Now, if we're talking about the chattering class, the political junky, that sliver of Americana who find politics not only interesting but as necessary as oxygen, yeah I think you've got something here. But this is a mistake these folks often make, of generalizing from their own interests or those they hang out with over lattes. A metro-centric viewpoint. My own reading of the vast literature of how people learn from the media and what they do with that knowledge suggests the more you fragment the media world, the less learning that will occur, and an awful lot of that learning will be dysfunctional and misinformed.
People will feel they are informed, even when they are not -- the empty-calorie hypothesis.
So I'm not sure exactly where Rosen comes up with the idea that people are, or will be, better informed in this new media landscape. You could fashion an argument that younger people might be more drawn into this fragmented news environment. Given they tend to be the least informed, we might see some improvement there, and any improvement among young citizens will help. But I'll be honest, other than a blip in the 2008 election, the data don't really support this conclusion. Yet.

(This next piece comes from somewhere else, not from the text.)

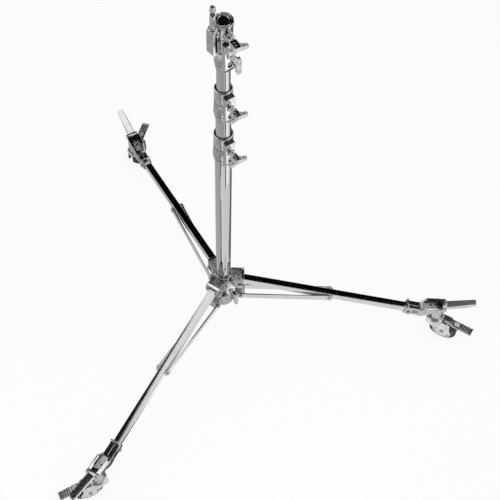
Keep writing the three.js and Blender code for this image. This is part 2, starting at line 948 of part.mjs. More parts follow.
// Caster housing: clamps the leg's end, and holds the swivel and the lever over it. It is drawn
// in the leg's upright plane, x from the column axis, and cut for the sloping tube.
function casterHousing() {
  const sloped = (geometry) =>
    solid(geometry.rotateY(slope).translate(legHingeRadius, 0, legHingeZ));
  const half = legWidth / 2 + slip;
  const top = legAxisRise + legDepth / 2 + slip;
  const low = legAxisRise - legDepth / 2 - slip;
  const wide = half + sleeveSide;
  let body = sloped(
    box(sleeveStart, sleeveEnd, -wide, wide, low - sleeveTop, top + sleeveTop),
  );
  body = body.add(
    sloped(
      box(
        sleeveStart,
        sleeveStart + sleeveTabLength,
        -wide,
        wide,
        top,
        top + sleeveTop + sleeveTab,
      ),
    ),
  );
  const boltReach = wide + sleeveBoltHead;
  const clampBolt = barY(
    sleeveBoltRadius,
    -boltReach,
    boltReach,
    sleeveEnd - sleeveBoltBack,
    legAxisRise - sleeveBoltDrop,
    boltSides,
  );
  body = body.add(sloped(clampBolt));
  const ribPitch = (2 * half) / sleeveRibs;
  const grooveHalf = (ribPitch * sleeveRibShare) / 2;
  for (let k = 0; k < sleeveRibs; k += 1) {
    const y = -half + k * ribPitch + ribPitch / 2;
    const groove = box(
      sleeveStart + 2 * sleeveTabLength,
      sleeveEnd - sleeveTabLength,
      y - grooveHalf,
      y + grooveHalf,
      top + sleeveTop - sleeveRibDepth,
      top + sleeveTop + overrun,
    );
    body = body.subtract(sloped(groove));
  }
  const back = swivelRadius - housingBack;
  const nose = swivelRadius + barrelRadius - slip;
  const frameLow = housingTop - frameDepth;
  const neckLow = housingBottom + neckRise;
  const side = outline([
    [back, housingShoulderZ],
    [swivelRadius - housingRiseStart, housingShoulderZ],
    [swivelRadius - housingRiseEnd, housingTop],
    [swivelRadius + earForward - earRadius, housingTop],
    [nose, housingTop - 2 * earRadius],
    [nose, frameLow],
    [swivelRadius - barrelRadius, frameLow],
    [swivelRadius - housingKeel, neckLow],
    [back, neckLow],
  ]);
  const plan = new THREE.Shape();
  const w = housingWidth / 2;
  plan.moveTo(back, -wide);
  plan.lineTo(swivelRadius - housingRiseEnd, -w);
  plan.lineTo(swivelRadius, -w);
  plan.absarc(swivelRadius, 0, w, -Math.PI / 2, Math.PI / 2);
  plan.lineTo(swivelRadius - housingRiseEnd, w);
  plan.lineTo(back, wide);
  const frame = solid(sidePlate(side, -housingWidth, housingWidth)).intersect(
    solid(planPlate(plan, housingBottom - overrun, housingTop + overrun, arcSteps)),
  );
  const barrel = barZ(barrelRadius, housingBottom, housingTop - windowDepth, roundSides);
  body = body.add(frame).add(solid(barrel.translate(swivelRadius, 0, 0)));
  const pivotX = swivelRadius + earForward;
  const pivotZ = housingTop - earDrop;
  const ears = barY(earRadius, -earSpan / 2, earSpan / 2, pivotX, pivotZ, boltSides);
  body = body.add(solid(ears));
  const windowFloor = housingTop - windowDepth;
  const studs = studBacks.map((behind) =>
    solid(
      barZ(studRadius, windowFloor - overrun, windowFloor + studHeight, boltSides).translate(
        swivelRadius - behind,
        0,
        0,
      ),
    ),
  );
  const leverRoom = leverRootWidth / 2 + slip;
  const leverSlot = box(
    pivotX - leverHubRadius - 2 * slip,
    pivotX + housingWidth,
    -leverRoom,
    leverRoom,
    pivotZ - leverHubRadius - leverThickness / 2,
    housingTop + overrun,
  );
  const pinHole = barY(holeFor(leverPinRadius), -earSpan, earSpan, pivotX, pivotZ, boltSides);
  const window = planPlate(
    roundRectangle(windowLength, windowWidth, windowWidth / 2 - slip, 0, 0),
    windowFloor,
    housingTop + overrun,
    windowSteps,
  ).translate(swivelRadius - windowBack, 0, 0);
  const kingpinHole = barZ(
    holeFor(kingpinRadius),
    housingBottom - overrun,
    windowFloor - kingpinCover,
    boltSides,
  ).translate(swivelRadius, 0, 0);
  const tubeRoom = planPlate(
    roundRectangle(legDepth + 2 * slip, legWidth + 2 * slip, legCorner),
    sleeveStart - overrun,
    legLength + slip,
  )
    .rotateY(Math.PI / 2)
    .translate(0, 0, legAxisRise);
  return body
    .subtract(solid(window))
    .add(studs[0])
    .add(studs[1])
    .subtract(solid(leverSlot))
    .subtract(solid(pinHole))
    .subtract(solid(kingpinHole))
    .subtract(sloped(tubeRoom));
}

// Swivel lock lever: a tapered bar on its pivot, drawn along +X with the pivot at the origin.
function lockLever() {
  const plan = outline([
    [0, -leverRootWidth / 2],
    [leverLength, -leverTipWidth / 2],
    [leverLength, leverTipWidth / 2],
    [0, leverRootWidth / 2],
  ]);
  const bar = planPlate(plan, -leverThickness / 2, leverThickness / 2);
  const root = leverRootWidth / 2;
  const hub = barY(leverHubRadius, -root, root, 0, 0, boltSides);
  const pin = barY(leverPinRadius, -earSpan / 2, earSpan / 2, 0, 0, boltSides);
  return solid(bar).add(solid(hub)).add(solid(pin));
}

// Fork: swivel race, crown and two deep side sheets, drawn with the swivel axis on Z and
// the wheel trailing along +X.
function fork() {
  const axleZ = floorZ + wheelRadius;
  const race = turned(
    [
      [kingpinRadius + slip, raceTop - raceHeight],
      [raceRadius, raceTop - raceHeight],
      [raceRadius, raceTop - raceHeight / 2],
      [raceRadius - raceHeight / 2, raceTop],
      [kingpinRadius + slip, raceTop],
    ],
    roundSides,
  );
  const side = new THREE.Shape();
  side.moveTo(-crownRear, crownTop);
  side.lineTo(-crownRear, axleZ + forkSkirt);
  side.absarc(trail, axleZ, forkSideRadius, radians(forkArcStart), radians(forkArcEnd));
  side.lineTo(pedalPivot + forkBrow, crownTop);
  const inner = forkGap / 2;
  const sheets = [-inner - forkSheet, inner].map((y) =>
    solid(sidePlate(side, y, y + forkSheet, arcSteps)),
  );
  const crown = box(
    -crownRear,
    raceRadius,
    -inner - slip,
    inner + slip,
    crownTop - forkSheet,
    crownTop,
  );
  const boreZ = barZ(kingpinRadius + slip, floorZ, raceTop, boltSides);
  const axleHole = barY(holeFor(axleRadius), -forkGap, forkGap, trail, axleZ, boltSides);
  const pinZ = wheelTop + pedalPivotLift;
  const pedalHole = barY(holeFor(pedalPinRadius), -forkGap, forkGap, pedalPivot, pinZ, boltSides);
  return sheets[0]
    .add(sheets[1])
    .add(solid(crown))
    .add(solid(race))
    .subtract(solid(boreZ))
    .subtract(solid(axleHole))
    .subtract(solid(pedalHole));
}

// Kingpin: holds the fork up to the housing, its head under the crown.
function kingpin() {
  const low = raceTop - raceHeight - slip;
  const reach = housingTop - windowDepth - kingpinCover - slip;
  const head = barZ(kingpinHead, low - kingpinHeadHeight, low, hexSides);
  return solid(barZ(kingpinRadius, low - kingpinHeadHeight / 2, reach, boltSides)).add(
    solid(head),
  );
}

// Wheel: hub, web and rim in one, drawn about Z with its middle at zero.
function wheelCore() {
  const rimOuter = wheelRadius - treadDepth - slip;
  const bore = axleRadius + slip;
  const [hub, rimHalf, web] = [wheelHubWidth / 2, rimWidth / 2, webThickness / 2];
  return turned(
    [
      [bore, -hub],
      [wheelHubRadius, -hub],
      [wheelHubRadius, -web],
      [rimOuter - rimWall, -web],
      [rimOuter - rimWall, -rimHalf],
      [rimOuter, -rimHalf],
      [rimOuter, rimHalf],
      [rimOuter - rimWall, rimHalf],
      [rimOuter - rimWall, web],
      [wheelHubRadius, web],
      [wheelHubRadius, hub],
      [bore, hub],
    ],
    wheelSides,
  );
}

function tyre() {
  const inner = wheelRadius - treadDepth;
  const half = treadWidth / 2;
  const shoulder = treadShoulder;
  return turned(
    [
      [inner, -half],
      [wheelRadius - shoulder, -half],
      [wheelRadius, -half + shoulder],
      [wheelRadius, half - shoulder],
      [wheelRadius - shoulder, half],
      [inner, half],
    ],
    wheelSides,
  );
}

// Brake pedal over the wheel: a smooth start, a raised button, ribs and a lip at the tip.
// It is drawn with its pivot at the origin and the tip along +X.
function brakePedal() {
  const length = pedalEnd - pedalPivot;
  const start = pedalStart - pedalPivot;
  const topAt = (x) => pedalThickness - (pedalDrop * (x - start)) / (length - start);
  const ribPitch = (pedalRibEnd - pedalRibStart) / pedalRibs;
  const points = [
    [start, 0],
    [start, topAt(start)],
  ];
  const [buttonFrom, buttonTo] = [pedalButtonStart, pedalButtonStart + pedalButtonLength];
  points.push([buttonFrom, topAt(buttonFrom)]);
  points.push([buttonFrom, topAt(buttonFrom) + pedalButton]);
  points.push([buttonTo, topAt(buttonTo) + pedalButton]);
  points.push([buttonTo, topAt(buttonTo)]);
  for (let k = 0; k < pedalRibs; k += 1) {
    const x = pedalRibStart + k * ribPitch;
    const mid = x + ribPitch / 2;
    points.push([x, topAt(x)], [x, topAt(x) + pedalRib]);
    points.push([mid, topAt(mid) + pedalRib], [mid, topAt(mid)]);
  }
  const lipFoot = length - pedalLipLength;
  const lipTop = lipFoot + pedalLipSlant;
  points.push([lipFoot, topAt(lipFoot)]);
  points.push([lipTop, topAt(lipTop) + pedalLip]);
  points.push([length, topAt(length) + pedalLip]);
  points.push([length, topAt(length) - pedalThickness]);
  points.push([pedalThickness, topAt(pedalThickness) - pedalThickness]);
  points.push([pedalThickness, -pedalPinRadius - pedalRib]);
  points.push([-pedalThickness, -pedalPinRadius - pedalRib]);
  const half = pedalWidth / 2;
  const blade = sidePlate(outline(points), -half, half);
  const reach = forkGap / 2 + forkSheet;
  const pin = barY(pedalPinRadius, -reach, reach, 0, 0, boltSides);
  return solid(blade).add(solid(pin));
}

legAzimuths.forEach((azimuth, k) => {
  const n = k + 1;
  const leg = new THREE.Group();
  leg.rotation.z = radians(azimuth);
  stand.add(leg);

  const tubeMesh = piece(leg, `leg_${n}_tube`, legTube(), chrome);
  tubeMesh.position.set(legHingeRadius, 0, legHingeZ);
  tubeMesh.rotation.y = slope;
  const hingeBolt = bolt(
    hingeBoltRadius,
    armWidth / 2 + slip,
    hingeBoltHead,
    hingeBoltHeadHeight,
  );
  const hingeMesh = piece(leg, `leg_${n}_hinge_bolt`, hingeBolt, chrome);
  hingeMesh.position.set(legHingeRadius, 0, legHingeZ);

  [1, -1].forEach((side) => {
    const name = side > 0 ? `brace_${n}_left_strap` : `brace_${n}_right_strap`;
    const mesh = piece(leg, name, strap(strapLength), chrome);
    mesh.position.set(bracePivotRadius, side * strapGap, bracePivotZ);
    mesh.rotation.y = -Math.atan2(strapRise, strapRun);
    mesh.scale.y = side;
  });
  const braceBolt = bolt(
    braceBoltRadius,
    strapGap + strapThickness + slip,
    braceBoltHead,
    braceBoltHeadHeight,
  );
  const braceMesh = piece(leg, `brace_${n}_bolt`, braceBolt, chrome);
  braceMesh.position.set(bracePivotRadius, 0, bracePivotZ);

  piece(leg, `caster_${n}_housing`, casterHousing(), chromeCast);
  const lever = piece(leg, `caster_${n}_lock_lever`, lockLever(), pressedSteel);
  lever.position.set(swivelRadius + earForward, 0, housingTop - earDrop);
  lever.rotation.y = -radians(leverTilt);

  const caster = new THREE.Group();
  caster.position.x = swivelRadius;
  caster.rotation.z = radians(casterTurns[k]);
  leg.add(caster);
  piece(caster, `caster_${n}_fork`, fork(), chrome);
  piece(caster, `caster_${n}_kingpin`, kingpin(), chrome);
  const axle = bolt(axleRadius, forkGap / 2 + forkSheet + slip, axleHead, axleHeadHeight);
  const axleMesh = piece(caster, `caster_${n}_axle`, axle, chrome);
  axleMesh.position.set(trail, 0, floorZ + wheelRadius);
  const spin = new THREE.Group();
  spin.position.set(trail, 0, floorZ + wheelRadius);
  spin.rotation.x = Math.PI / 2;
  caster.add(spin);
  piece(spin, `caster_${n}_wheel`, solid(wheelCore()), nylon);
  piece(spin, `caster_${n}_tyre`, solid(tyre()), rubber);
  const pedal = piece(caster, `caster_${n}_brake_pedal`, brakePedal(), pressedSteel);
  pedal.position.set(pedalPivot, 0, wheelTop + pedalPivotLift);
});

export default stand;
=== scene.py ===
import json
import math
from math import asin, cos, degrees, pi, radians, sin

import bmesh
import bpy
from mathutils import Matrix, Vector

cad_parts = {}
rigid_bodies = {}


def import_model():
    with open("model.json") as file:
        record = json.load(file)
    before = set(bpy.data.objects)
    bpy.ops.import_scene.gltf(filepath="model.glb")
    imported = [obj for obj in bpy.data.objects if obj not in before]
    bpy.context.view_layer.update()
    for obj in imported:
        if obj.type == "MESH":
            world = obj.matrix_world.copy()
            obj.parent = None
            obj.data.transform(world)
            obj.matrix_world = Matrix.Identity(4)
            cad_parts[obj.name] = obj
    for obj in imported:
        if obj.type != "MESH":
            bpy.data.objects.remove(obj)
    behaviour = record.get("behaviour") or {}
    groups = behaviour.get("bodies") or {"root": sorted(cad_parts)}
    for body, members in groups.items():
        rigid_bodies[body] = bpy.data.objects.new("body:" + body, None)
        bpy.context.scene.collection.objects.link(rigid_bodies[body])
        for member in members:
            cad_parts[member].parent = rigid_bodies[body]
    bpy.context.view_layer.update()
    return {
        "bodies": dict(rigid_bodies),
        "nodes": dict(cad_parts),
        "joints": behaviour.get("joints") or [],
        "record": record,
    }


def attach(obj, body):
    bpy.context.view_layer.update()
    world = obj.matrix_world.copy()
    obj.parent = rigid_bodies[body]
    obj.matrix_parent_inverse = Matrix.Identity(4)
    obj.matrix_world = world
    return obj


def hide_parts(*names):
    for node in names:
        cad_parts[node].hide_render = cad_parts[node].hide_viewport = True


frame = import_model()

# Camera: a long lens high in front of the stand, looking steeply down on its open base, with
# the column a little left of the picture's middle.
camera_distance = 1.8049
camera_height = 3.4888
camera_pitch = 29.81
camera_lens = 78.354
camera_shift = 0.0532
film_width = 36
camera_sight = 60

lens = bpy.data.cameras.new("stand_camera")
lens.lens = camera_lens
lens.sensor_width = film_width
lens.shift_x = camera_shift
lens.clip_end = camera_sight
camera = bpy.data.objects.new("stand_camera", lens)
camera.location = (0, -camera_distance, camera_height)
camera.rotation_euler = (radians(camera_pitch), 0, 0)
bpy.context.scene.collection.objects.link(camera)
bpy.context.scene.camera = camera
bpy.context.scene.view_settings.view_transform = "Standard"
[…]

You might also argue that people will be become better informed about what they're truly interested in, which is a riff on the V.O. Key/Doris Graber/etc. argument about the public's knowledge being greater than what we give it credit for, if we only asked the right questions. But such balkanized knowledge and issue publics (which may or may not exist) do not serve a democracy well, so maybe new media will increase some knowledge for some people about some things, but the outcome isn't pretty, at least according to most political thinkers.
Of course, it may mean no change at all. The public's knowledge about public affairs remained largely unchanged for decades. And while it seems to be inching down a bit of late, that may merely be a statistical blip and nothing to do with the changing news landscape. But it most certainly does not mean that people will be better informed, not from what we're seeing so far.
7 comments:
Hypothesis you didn't consider: when giving answers in a five minute interview to ridiculously broad questions like, "are you an optimist or a pessimist?" or "is it going to be better or worse?" one does not produce the most nuanced answers. So blasting away from the library stacks at the statements on offer in such an interview is maybe not the fairest assessment you could offer.
I interpreted Len's question as, "for those seeking to be informed, is it going to be better or worse?" You interpreted my answer as "Rosen says the population will be better informed."
Jay: I didn't blast away from "the library stacks" (I assume this is an Ivory Tower reference, which is kinda ironic) but rather from my crappy little office where stacks of student stories still need grading.
"For those seeking to be to be informed" is an interesting point because it gets muddled with motivation (oops, library reference, must stay anti-intellectual here). Lemme try again. Yeah, people who actively seek out information will probably come out better with all the sources available to them, no argument there, but honestly you're talking about a damn small sliver of the population. Since I'm not supposed to get PhDweebish or "library stacks"-ish, I'll estimate that's roughly 10-25 percent of Americans, depending on how optimistically you measure it.
So, will "the informed" be better off? Probably. But being PhDweebish I'll qualify with probably because frankly we don't know for sure. My hunch is yes, depending on what you mean by informed.
Oops, getting stacky again by trying to define terms, but there are real differences even in how people learn from the same story printed on paper or read on the screen.
Back to grading. Bah.
Oh, and if you see Dan Fagin in the hall, tell him I said hi.
So Dr. Barry Hollander, just a few quick questions. Let's take the discussion about the future of journalism. Where is the best information coming from? Newspapers? Television? Books? Magazines? Or is it an aggregation of those places, plus your comments, Rosen's thoughts, my interviews, Jarvis's posts, Alan Mutters insights etc, etc.?
Leonard: you guys all operate at a higher level than poor little me when it comes to discussing the future of journalism.
But in asking where "the best information" comes from, I suppose that's in the eye of the user. For original local news, obviously the newspaper still generates the most information, of varying quality sure, but the most information. If we're talking how people learn from media, that's a very different question.
There's a neat idea that people approach a medium with certain expectations and those play a big role in how much learning takes place. TV to most people is an entertainment medium, so we approach it that way, so we don't really learn much. A little, but not much. The question is how people approach the Net. Early on we thought they approached it like print media, an active user approach which is good. But now there are suggestions that people are beginning to approach the Net like they do TV, to be entertained. Subtle differences like this can affect learning. But that's kinda conjecture because I don't know of anyone who has actually tested this, other than some experiments on reading the same news in print and online (print wins, for some reason).
Who said you're not supposed to be intellectual, or use research, or be dweebish? Those are all good things in my book.
I was trying to point out that I wasn't asked what the scholarly research showed about how well informed people are in the age of the web, and if I had been asked a question like that, which can only be answered by reference to material in the library stacks, I might have had a very different answer, which would not strike you as "pure crap"...
Yeah, the "pure crap" thing was over the top. Sorry about that. Thoughtless writing.